1993 chevy k1500 ext cab short box "silver Bullet"
1995 dodge cummins reg cab long box 5 speed swap s&b cold air intake 4 inch down pipe to 5 inch stacks "big Red"
1983 ford ranger 2wd reg cab short box "dark horse"
1972 ford highboy (just a frame no me and dads father son project)
1971 ford highboy (donating the cummins out of the dodge and making a fummins)
1965 ford galaxie (dads project)
and last but not least 1946 chevy in line 6 (thinking rat rod...but right now lawn ornament)

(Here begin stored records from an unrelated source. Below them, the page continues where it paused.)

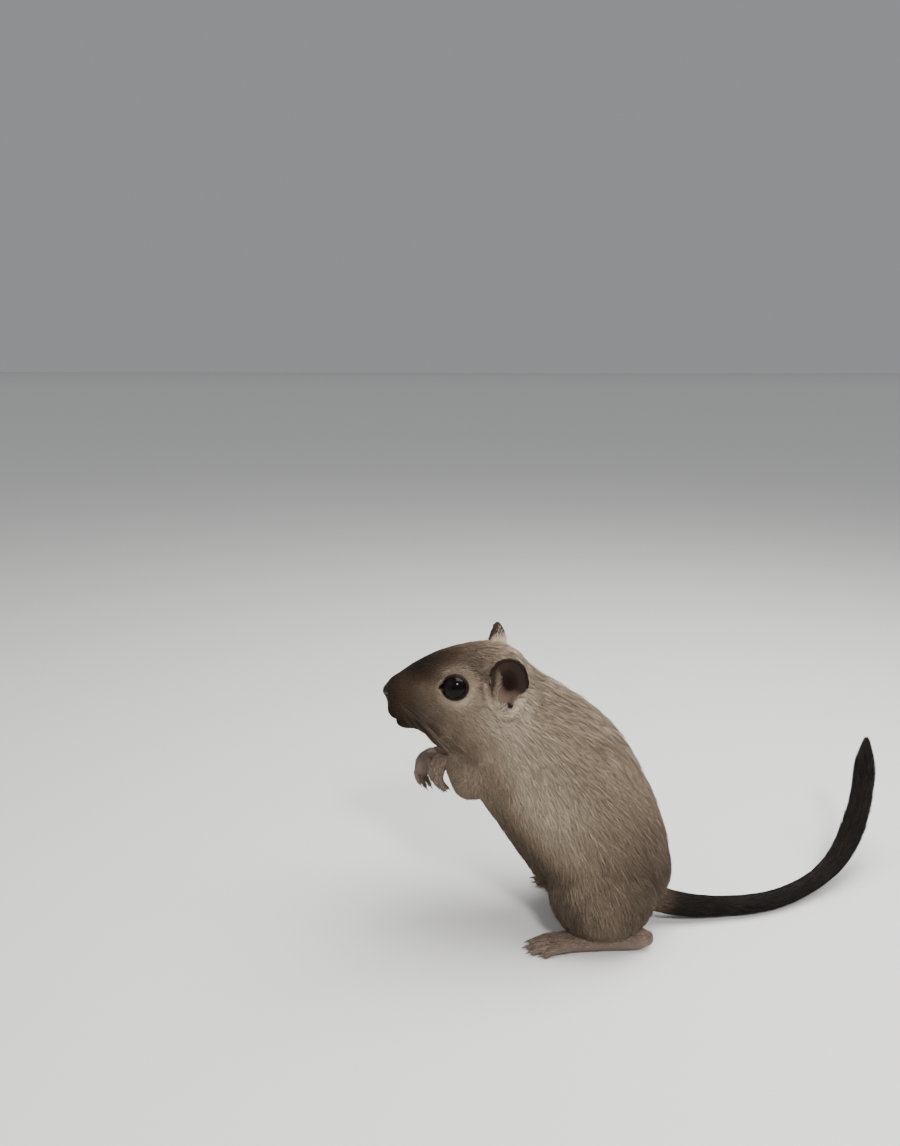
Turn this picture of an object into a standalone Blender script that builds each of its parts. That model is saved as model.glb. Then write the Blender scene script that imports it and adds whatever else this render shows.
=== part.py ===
"""A Mongolian gerbil, life size, reared up on its haunches: the solids of a still museum model.

The shapes are worked out in millimetres and brought to metres at the end. The animal faces -X,
its left side is towards -Y, and it rests on the floor at Z = 0. The solids have the outline of
the coat. One fused body is parted into head, neck, torso and thighs by thin gaps, and the ears,
eyes, forelegs, paws, hind feet and tail are set on it.
"""

import math

import bmesh
import bpy
import numpy as np
from mathutils import Matrix, Vector
from mathutils.bvhtree import BVHTree

MILLIMETRE = 0.001
GAP = 0.3

# The head is straight from its nose to the nape, turned and tipped a little to the animal's left.
NOSE_TIP = np.array([-57.1, -5.2, 65.5])
HEAD_TURN, HEAD_TIP = math.radians(9.0), math.radians(3.0)
UP = np.array([0.0, 0.0, 1.0])
LEVEL_LEFT = np.array([math.sin(HEAD_TURN), -math.cos(HEAD_TURN), 0.0])
HEAD_BACK = np.array([math.cos(HEAD_TURN), math.sin(HEAD_TURN), 0.0])
HEAD_LEFT = math.cos(HEAD_TIP) * LEVEL_LEFT - math.sin(HEAD_TIP) * UP
HEAD_UP = math.cos(HEAD_TIP) * UP + math.sin(HEAD_TIP) * LEVEL_LEFT

EYE_RADIUS = 3.5
EYE_PLACE = (18.4, 7.0, 3.2)
EYE_LOOKS = (-0.26, 0.93, 0.25)
LID_RADIUS, LID_THICKNESS, LID_RISE = 3.2, 0.6, 1.65

EAR_ROOT = (30.4, 13.1, -0.8)
EAR_HEIGHT, EAR_HALF_WIDTH, EAR_DEPTH, EAR_THICKNESS = 13.8, 4.9, 2.5, 0.8
EAR_LEANS_BACK, EAR_LEANS_OUT = math.radians(3), math.radians(6)
EAR_OPENS_FORWARD = {1: math.radians(16), -1: math.radians(60)}
EAR_ROUNDS, EAR_POINTS_ROUND = (0.02, 0.3, 0.55, 0.76, 0.91, 1.0), 18
EAR_ROOM = 0.5

# The trunk runs from the rump up to the back of the head.
# Rows: centre x, y, z, half width, half depth at the back, half depth at the belly.
TRUNK = (
    (9.0, 0.0, 2.0, 9.0, 8.0, 7.0),
    (6.5, 0.0, 7.0, 15.5, 14.6, 13.5),
    (3.5, 0.0, 14.0, 19.0, 17.6, 17.5),
    (-3.0, 0.0, 27.0, 20.6, 20.3, 20.1),
    (-13.0, 0.0, 42.0, 19.4, 21.6, 20.2),
    (-24.0, -0.4, 55.0, 16.2, 17.6, 18.8),
    (-32.0, -1.2, 61.5, 12.8, 14.6, 14.5),
    (-38.5, -2.2, 66.0, 7.0, 7.0, 7.5),
)
TRUNK_RINGS, TRUNK_SIDES = 40, 40
HEAD_TRIANGLES, DRESSED_HEAD_TRIANGLES = 2200, 3200
NECK_TRIANGLES, TORSO_TRIANGLES, THIGH_TRIANGLES = 480, 2000, 440
FORELEG_TRIANGLES, PAW_TRIANGLES, FOOT_TRIANGLES = 400, 500, 820

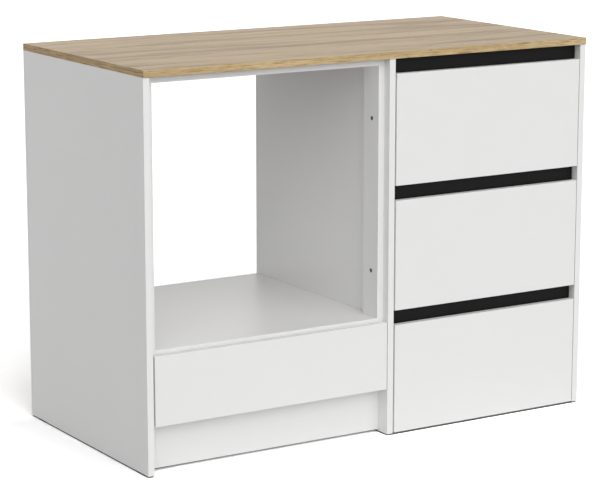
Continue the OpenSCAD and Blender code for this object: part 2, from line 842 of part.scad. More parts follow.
module drawer_fittings(d) {
    color(steel) on_box_sides(d) {
        at_front_joints(d) {
            rotate([0, 0, 90]) bar_x(-bolt_in, cam_reach - cam_r - fit, bolt_r);
            translate([drawer_side_t / 2 - cam_h, cam_reach, 0]) bar_x(0, cam_h, cam_r);
        }
        at_back_joints(d) {
            bar_x(0, back_screw_head_t, back_screw_head_r);
            bar_x(0, back_screw_l, back_screw_r);
        }
        at_box_screws(d) {
            bar_x(-runner_sheet - fit, box_screw_bite, box_screw_r);
            bar_x(-runner_sheet - runner_screw_head_t, -runner_sheet, box_screw_head_r);
        }
    }
}

worktop();
left_upright();
middle_upright();
right_upright();
oven_shelf();
low_base();
bank_base();
plinth();
front_rail();
rear_rail();
bank_rear_rail();
left_filler();
right_filler();
grip_rail(TOP);  // top_grip_rail
grip_rail(MIDDLE);  // middle_grip_rail
grip_rail(BOTTOM);  // bottom_grip_rail
back_panel(BANK_BAY, bank_base_z, z_under_top);  // bank_back_panel
back_panel(OVEN_BAY, low_base_top, shelf_under);  // low_back_panel
glides();
cam_fittings();
dowels();
assembly_screws();
cabinet_runners();
runner_screws();

guide_rollers(TOP_DRAWER);  // top_drawer_guide_rollers
drawer_front(TOP_DRAWER);  // top_drawer_front
drawer_left_side(TOP_DRAWER);  // top_drawer_left_side
drawer_right_side(TOP_DRAWER);  // top_drawer_right_side
drawer_back(TOP_DRAWER);  // top_drawer_back
drawer_bottom(TOP_DRAWER);  // top_drawer_bottom
drawer_runners(TOP_DRAWER);  // top_drawer_runners
drawer_rollers(TOP_DRAWER);  // top_drawer_rollers
drawer_fittings(TOP_DRAWER);  // top_drawer_fittings

guide_rollers(MIDDLE_DRAWER);  // middle_drawer_guide_rollers
drawer_front(MIDDLE_DRAWER);  // middle_drawer_front
drawer_left_side(MIDDLE_DRAWER);  // middle_drawer_left_side
drawer_right_side(MIDDLE_DRAWER);  // middle_drawer_right_side
drawer_back(MIDDLE_DRAWER);  // middle_drawer_back
drawer_bottom(MIDDLE_DRAWER);  // middle_drawer_bottom
drawer_runners(MIDDLE_DRAWER);  // middle_drawer_runners
drawer_rollers(MIDDLE_DRAWER);  // middle_drawer_rollers
drawer_fittings(MIDDLE_DRAWER);  // middle_drawer_fittings

guide_rollers(BOTTOM_DRAWER);  // bottom_drawer_guide_rollers
drawer_front(BOTTOM_DRAWER);  // bottom_drawer_front
drawer_left_side(BOTTOM_DRAWER);  // bottom_drawer_left_side
drawer_right_side(BOTTOM_DRAWER);  // bottom_drawer_right_side
drawer_back(BOTTOM_DRAWER);  // bottom_drawer_back
drawer_bottom(BOTTOM_DRAWER);  // bottom_drawer_bottom
drawer_runners(BOTTOM_DRAWER);  // bottom_drawer_runners
drawer_rollers(BOTTOM_DRAWER);  // bottom_drawer_rollers
drawer_fittings(BOTTOM_DRAWER);  // bottom_drawer_fittings

guide_rollers(OVEN_DRAWER);  // oven_drawer_guide_rollers
drawer_front(OVEN_DRAWER);  // oven_drawer_front
drawer_left_side(OVEN_DRAWER);  // oven_drawer_left_side
drawer_right_side(OVEN_DRAWER);  // oven_drawer_right_side
drawer_back(OVEN_DRAWER);  // oven_drawer_back
drawer_bottom(OVEN_DRAWER);  // oven_drawer_bottom
drawer_runners(OVEN_DRAWER);  // oven_drawer_runners
drawer_rollers(OVEN_DRAWER);  // oven_drawer_rollers
drawer_fittings(OVEN_DRAWER);  // oven_drawer_fittings
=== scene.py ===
import json
import math

import bmesh
import bpy
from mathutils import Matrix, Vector


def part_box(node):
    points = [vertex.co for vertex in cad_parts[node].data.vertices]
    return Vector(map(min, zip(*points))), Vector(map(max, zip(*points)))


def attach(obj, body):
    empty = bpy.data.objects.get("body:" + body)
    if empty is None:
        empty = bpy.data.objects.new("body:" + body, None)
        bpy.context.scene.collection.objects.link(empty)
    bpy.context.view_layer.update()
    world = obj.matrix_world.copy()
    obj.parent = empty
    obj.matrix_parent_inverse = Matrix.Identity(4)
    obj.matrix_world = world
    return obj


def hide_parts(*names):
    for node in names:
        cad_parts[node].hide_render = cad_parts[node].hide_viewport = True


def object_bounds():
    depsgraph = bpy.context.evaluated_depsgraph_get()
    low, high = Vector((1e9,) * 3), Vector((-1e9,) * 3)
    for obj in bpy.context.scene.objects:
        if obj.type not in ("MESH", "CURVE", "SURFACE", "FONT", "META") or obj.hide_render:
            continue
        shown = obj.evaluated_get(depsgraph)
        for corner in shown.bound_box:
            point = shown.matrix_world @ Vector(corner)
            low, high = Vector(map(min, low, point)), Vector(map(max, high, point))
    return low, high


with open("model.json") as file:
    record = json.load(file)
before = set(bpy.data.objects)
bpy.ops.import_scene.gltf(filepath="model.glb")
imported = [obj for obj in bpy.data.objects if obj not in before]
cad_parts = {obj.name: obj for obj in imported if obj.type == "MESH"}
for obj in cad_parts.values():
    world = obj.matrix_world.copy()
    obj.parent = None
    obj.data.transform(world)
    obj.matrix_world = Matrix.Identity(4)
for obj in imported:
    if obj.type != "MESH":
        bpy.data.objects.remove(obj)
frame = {"nodes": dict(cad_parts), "record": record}
frame_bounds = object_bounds()

# An oven cabinet: melamine boards with banded edges, an oak worktop, pressed steel runners
# with nylon rollers, and zinc fittings. Lengths are in metres.
MM = 0.001
scene = bpy.context.scene

# The lamp and camera that a new file starts with go, so that only the studio's are there
for spare in [o for o in scene.objects if o.type in {"LIGHT", "CAMERA"}]:
    bpy.data.objects.remove(spare)


# Colours

def srgb(red, green, blue):
    """A colour as it is seen on a screen, from 0 to 255, as linear light."""
    def linear(c):
        c /= 255
        return c / 12.92 if c <= 0.04045 else ((c + 0.055) / 1.055) ** 2.4
    return (linear(red), linear(green), linear(blue), 1.0)


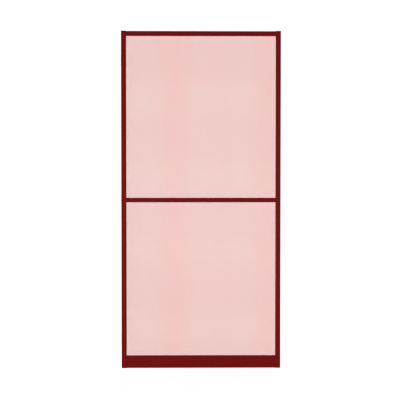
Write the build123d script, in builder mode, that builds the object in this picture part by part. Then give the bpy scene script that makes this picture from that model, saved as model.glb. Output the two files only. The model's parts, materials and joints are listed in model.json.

see me and dad have tons of projects some easy and some hard he drives over the road heavy haul semi driver combines tractors all the way to military vehicles.
don't even get me started on semi projects haha.
but needless to say I'm a truck ****....haha
hope that answers some questions.

but yes i know its crazy to take out the computer stuff but I'm looking for a clean engine bay. no that doesn't mean everything in the firewall if i can't see it it stays mostly looking for a clean engine bay. but see i found a 700r4 absolutely love those transmissions it has a heavy duty tc in her already and professianly rebuilt with a stage 3 shift kit. 4wd haven't got the specs on the output gear to see if it will fit with the transfer. i knew transmissions would be a problem but like i stated before i have done the 5 speed swap on the cummins no problem and it was a 2wd tranny when i got her with bad syncros now its a mated nv4500 with billet shafts mated to a 241 DHD transfer case. i really would love to do a 5 speed in the chevy but i wanna just get it going.

next question...i would like to track my build should i just keep updating you guys here or make a project page?